Faut-il, ou pas, obliger les dirigeants d’entreprises tunisiens à révéler le
montant de leur rémunération ? Près d’un an après l’amendement du Code des
sociétés commerciales –inspiré, selon M.Ahmed Ouerfelli, juge chercheur au
Centre des Etudes Juridiques et Judiciaires-, notamment des expériences
française et canadienne- pour y introduire des dispositions imposant aux
entreprises de dévoiler les salaires de leurs dirigeants, le monde
entrepreneurial est profondément divisé sur la question, ainsi que l’a démontré
le Workshop sur «la rémunération des dirigeant sociaux», organisé mercredi 17
février 2010 par l’Institut Arabe des Chefs d’Entreprises (IACE). Même le
président de Poulina Group Holding (PGH) semble avoir changé d’avis à ce sujet.
Premier patron à avoir révélé son salaire,
M.Abdelwaheb Ben Ayed déclare
aujourd’hui qu’il regrette de l’avoir fait car, explique-t-il, «il semble que
j’aurai pu l’éviter ». «Les dirigeants d’entreprises peuvent ne pas révéler leur
rémunération aux commissaires aux comptes et il ne leur arrivera rien. Par
contre, ces derniers auront des problèmes ».
Mais l’impunité n’est pas la seule ni la principale raison du revirement du
patron de
PGH. Pour lui, révéler le salaire du premier responsable «ce n’est pas
de la transparence. “La vrai transparence c’est rapporter la masse salariale aux
bénéfices pour en tirer un ratio significatif », propose M.Abdelwaheb Ben Ayed.
Qui pense que la loi «doit insister plus sur la bonne gouvernance que sur la
rémunération des dirigeants ».
Un avis partagé par
M.Slaheddine Laadjimi, directeur général de la BIAT, et
M.Férid Kobbi, nouveau président du Conseil du Marché Financier. «Révéler le
salaire d’un dirigeant n’ajoute rien à l’information financière sur une société.

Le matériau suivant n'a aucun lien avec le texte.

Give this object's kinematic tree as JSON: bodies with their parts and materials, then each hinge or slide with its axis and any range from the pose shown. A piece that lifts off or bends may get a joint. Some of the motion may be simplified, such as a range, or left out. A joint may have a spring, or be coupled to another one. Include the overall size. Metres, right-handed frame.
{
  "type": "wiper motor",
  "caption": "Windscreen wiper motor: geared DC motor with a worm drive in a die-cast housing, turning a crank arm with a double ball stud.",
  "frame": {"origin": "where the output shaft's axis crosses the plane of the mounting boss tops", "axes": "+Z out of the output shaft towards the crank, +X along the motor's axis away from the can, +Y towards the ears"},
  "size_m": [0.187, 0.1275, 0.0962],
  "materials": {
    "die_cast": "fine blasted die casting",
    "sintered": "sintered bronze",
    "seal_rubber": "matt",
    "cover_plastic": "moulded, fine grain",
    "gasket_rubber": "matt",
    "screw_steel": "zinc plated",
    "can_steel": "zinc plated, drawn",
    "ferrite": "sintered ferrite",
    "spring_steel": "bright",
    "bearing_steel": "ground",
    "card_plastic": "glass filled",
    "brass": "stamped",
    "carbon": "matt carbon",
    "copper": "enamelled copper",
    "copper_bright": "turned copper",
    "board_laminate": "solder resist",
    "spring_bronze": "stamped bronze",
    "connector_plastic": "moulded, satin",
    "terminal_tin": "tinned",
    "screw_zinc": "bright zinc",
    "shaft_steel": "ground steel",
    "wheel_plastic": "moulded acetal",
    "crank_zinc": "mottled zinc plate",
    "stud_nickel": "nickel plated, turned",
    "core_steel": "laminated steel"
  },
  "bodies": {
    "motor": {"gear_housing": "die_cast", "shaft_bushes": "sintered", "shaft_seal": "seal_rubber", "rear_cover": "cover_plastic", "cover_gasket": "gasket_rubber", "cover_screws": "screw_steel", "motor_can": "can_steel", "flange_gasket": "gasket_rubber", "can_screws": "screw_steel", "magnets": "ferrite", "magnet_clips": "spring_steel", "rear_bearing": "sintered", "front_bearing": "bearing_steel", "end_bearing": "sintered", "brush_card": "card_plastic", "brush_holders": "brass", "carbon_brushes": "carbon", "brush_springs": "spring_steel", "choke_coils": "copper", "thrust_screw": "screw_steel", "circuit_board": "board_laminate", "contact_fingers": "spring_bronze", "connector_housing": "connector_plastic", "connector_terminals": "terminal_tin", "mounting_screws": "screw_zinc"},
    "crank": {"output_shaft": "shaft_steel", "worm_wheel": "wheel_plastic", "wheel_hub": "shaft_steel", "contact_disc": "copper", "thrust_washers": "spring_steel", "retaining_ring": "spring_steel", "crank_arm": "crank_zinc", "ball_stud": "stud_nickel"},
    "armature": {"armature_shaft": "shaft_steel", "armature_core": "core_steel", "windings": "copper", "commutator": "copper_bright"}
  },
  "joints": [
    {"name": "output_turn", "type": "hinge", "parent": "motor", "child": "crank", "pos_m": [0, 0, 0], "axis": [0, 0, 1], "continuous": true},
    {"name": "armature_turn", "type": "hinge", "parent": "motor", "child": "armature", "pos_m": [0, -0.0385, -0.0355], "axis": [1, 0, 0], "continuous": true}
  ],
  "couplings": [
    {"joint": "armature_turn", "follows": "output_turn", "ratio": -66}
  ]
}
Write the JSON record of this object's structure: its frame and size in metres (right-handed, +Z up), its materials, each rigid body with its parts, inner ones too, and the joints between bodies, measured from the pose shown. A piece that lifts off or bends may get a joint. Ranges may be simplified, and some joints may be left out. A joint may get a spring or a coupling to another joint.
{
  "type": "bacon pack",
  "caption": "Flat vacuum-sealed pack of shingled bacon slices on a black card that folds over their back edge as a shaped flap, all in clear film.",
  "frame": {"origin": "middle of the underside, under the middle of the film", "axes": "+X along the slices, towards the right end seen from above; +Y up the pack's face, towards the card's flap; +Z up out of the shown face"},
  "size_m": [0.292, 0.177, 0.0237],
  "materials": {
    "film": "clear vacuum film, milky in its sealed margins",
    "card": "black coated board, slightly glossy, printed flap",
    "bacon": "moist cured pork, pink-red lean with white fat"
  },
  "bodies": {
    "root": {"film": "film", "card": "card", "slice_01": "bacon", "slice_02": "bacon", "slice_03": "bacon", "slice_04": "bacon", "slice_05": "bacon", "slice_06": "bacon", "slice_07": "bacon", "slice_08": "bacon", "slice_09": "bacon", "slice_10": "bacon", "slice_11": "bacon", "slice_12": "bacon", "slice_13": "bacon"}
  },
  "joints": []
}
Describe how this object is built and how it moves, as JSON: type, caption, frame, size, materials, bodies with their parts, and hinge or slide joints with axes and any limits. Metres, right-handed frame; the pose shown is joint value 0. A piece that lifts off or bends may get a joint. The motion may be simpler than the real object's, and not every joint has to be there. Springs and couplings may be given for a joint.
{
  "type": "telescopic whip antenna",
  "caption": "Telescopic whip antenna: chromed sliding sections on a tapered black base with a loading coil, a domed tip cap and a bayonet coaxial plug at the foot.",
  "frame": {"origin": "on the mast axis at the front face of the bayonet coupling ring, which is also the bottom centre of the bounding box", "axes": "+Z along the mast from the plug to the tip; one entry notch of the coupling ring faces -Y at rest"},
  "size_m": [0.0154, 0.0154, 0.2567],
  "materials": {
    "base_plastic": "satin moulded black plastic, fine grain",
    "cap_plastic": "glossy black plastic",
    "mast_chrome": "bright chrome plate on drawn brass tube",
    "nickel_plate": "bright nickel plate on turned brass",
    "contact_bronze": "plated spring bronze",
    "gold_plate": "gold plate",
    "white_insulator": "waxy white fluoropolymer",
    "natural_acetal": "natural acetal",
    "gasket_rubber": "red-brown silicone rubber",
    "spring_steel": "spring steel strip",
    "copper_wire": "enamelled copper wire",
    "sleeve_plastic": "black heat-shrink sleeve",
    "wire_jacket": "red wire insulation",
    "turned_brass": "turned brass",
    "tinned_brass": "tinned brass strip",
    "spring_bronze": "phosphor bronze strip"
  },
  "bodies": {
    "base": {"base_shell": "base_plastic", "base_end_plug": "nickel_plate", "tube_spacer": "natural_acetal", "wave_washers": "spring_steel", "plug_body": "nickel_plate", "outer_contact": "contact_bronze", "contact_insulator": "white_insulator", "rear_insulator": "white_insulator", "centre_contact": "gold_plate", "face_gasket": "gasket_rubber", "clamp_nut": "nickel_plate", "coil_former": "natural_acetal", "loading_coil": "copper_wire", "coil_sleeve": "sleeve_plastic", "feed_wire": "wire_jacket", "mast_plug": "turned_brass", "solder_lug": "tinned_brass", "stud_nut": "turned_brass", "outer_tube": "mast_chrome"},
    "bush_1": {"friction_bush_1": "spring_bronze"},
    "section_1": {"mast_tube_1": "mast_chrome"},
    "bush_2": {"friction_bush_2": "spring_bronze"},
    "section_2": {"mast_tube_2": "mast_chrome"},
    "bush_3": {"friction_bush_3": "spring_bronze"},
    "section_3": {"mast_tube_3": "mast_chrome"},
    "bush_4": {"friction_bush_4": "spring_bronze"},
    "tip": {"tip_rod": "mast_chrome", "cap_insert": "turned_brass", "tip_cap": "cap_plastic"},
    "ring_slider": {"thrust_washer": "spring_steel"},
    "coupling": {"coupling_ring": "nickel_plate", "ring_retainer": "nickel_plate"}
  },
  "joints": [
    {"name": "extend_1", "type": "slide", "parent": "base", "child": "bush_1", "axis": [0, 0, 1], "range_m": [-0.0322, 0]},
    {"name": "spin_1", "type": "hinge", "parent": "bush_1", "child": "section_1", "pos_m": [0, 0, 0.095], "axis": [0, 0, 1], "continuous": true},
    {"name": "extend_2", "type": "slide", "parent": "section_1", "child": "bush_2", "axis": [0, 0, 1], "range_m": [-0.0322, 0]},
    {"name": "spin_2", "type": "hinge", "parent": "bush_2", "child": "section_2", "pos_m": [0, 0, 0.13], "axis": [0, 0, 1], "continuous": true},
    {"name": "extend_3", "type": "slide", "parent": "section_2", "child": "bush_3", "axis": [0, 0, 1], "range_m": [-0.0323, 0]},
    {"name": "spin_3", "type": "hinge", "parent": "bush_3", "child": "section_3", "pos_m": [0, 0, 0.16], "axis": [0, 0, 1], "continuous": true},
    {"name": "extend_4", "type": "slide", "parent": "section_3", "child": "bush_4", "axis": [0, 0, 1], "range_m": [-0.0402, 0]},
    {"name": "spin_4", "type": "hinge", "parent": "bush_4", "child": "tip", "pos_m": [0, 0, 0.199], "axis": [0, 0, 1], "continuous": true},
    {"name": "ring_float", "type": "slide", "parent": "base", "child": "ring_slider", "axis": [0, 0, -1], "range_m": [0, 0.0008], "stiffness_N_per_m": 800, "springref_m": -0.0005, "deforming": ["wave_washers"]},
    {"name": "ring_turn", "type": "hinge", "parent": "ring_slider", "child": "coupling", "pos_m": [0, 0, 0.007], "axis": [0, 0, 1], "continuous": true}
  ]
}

En outre c’est une intrusion dans le domaine privé. La solution c’est de
déclarer les salaires des principaux dirigeants, sous forme de ratio comme l’a
proposé M.M.Abdelwaheb Ben Ayed. Cela peut être un début », suggère le directeur
général de la Banque Internationale Arabe de Tunisie (BIAT).
L’exécutif de la première banque privée du pays rappelle la diversité des
expériences dans ce domaine. Ainsi si en France «il a fallu du temps pour que
les gens acceptent de révéler leurs salaires », en Allemagne la loi n’oblige pas
les entreprises à communiquer sur ce sujet. «Le législateur (tunisien, (ndlr)
aurait du tenir compte de cela », observe-t-il.
Ahmed Ben Jemaa est, lui, d’un tout autre avis. L’analyste financier qu’il est
–directeur général de
Smart Finances-, tout en admettant que «la rémunération
n’est pas la question posant problèmes”, y compris sur la rémunération des
dirigeants, trouve exagérées les craintes que la nouvelle loi inspire. «Quand
bien même les gens seraient au début choqués par le montant en valeur absolue
des salaires, les choses finiront par rentrer dans l’ordre ».
D’ailleurs des statistiques produites par Ahmed Ben Jemaa, concernant le secteur
du leasing, confirment les conclusions d’une enquête de Sigma Conseil, le bureau
d’études de
Hassan Zargouni : «le niveau des salaires des dirigeants en Tunisie
est globalement loin d’être scandaleux ». A titre d’exemple, «les salaires les
plus importants dans les sept sociétés de leasing ayant lancé des emprunts vont
de 100.000 à 370.000 dinars, soit 2% en moyenne du produit net –l’équivalent du
chiffre d’affaires dans l’industrie- et près de 10% de la masse salariale,
indique le directeur général de Smart Finances.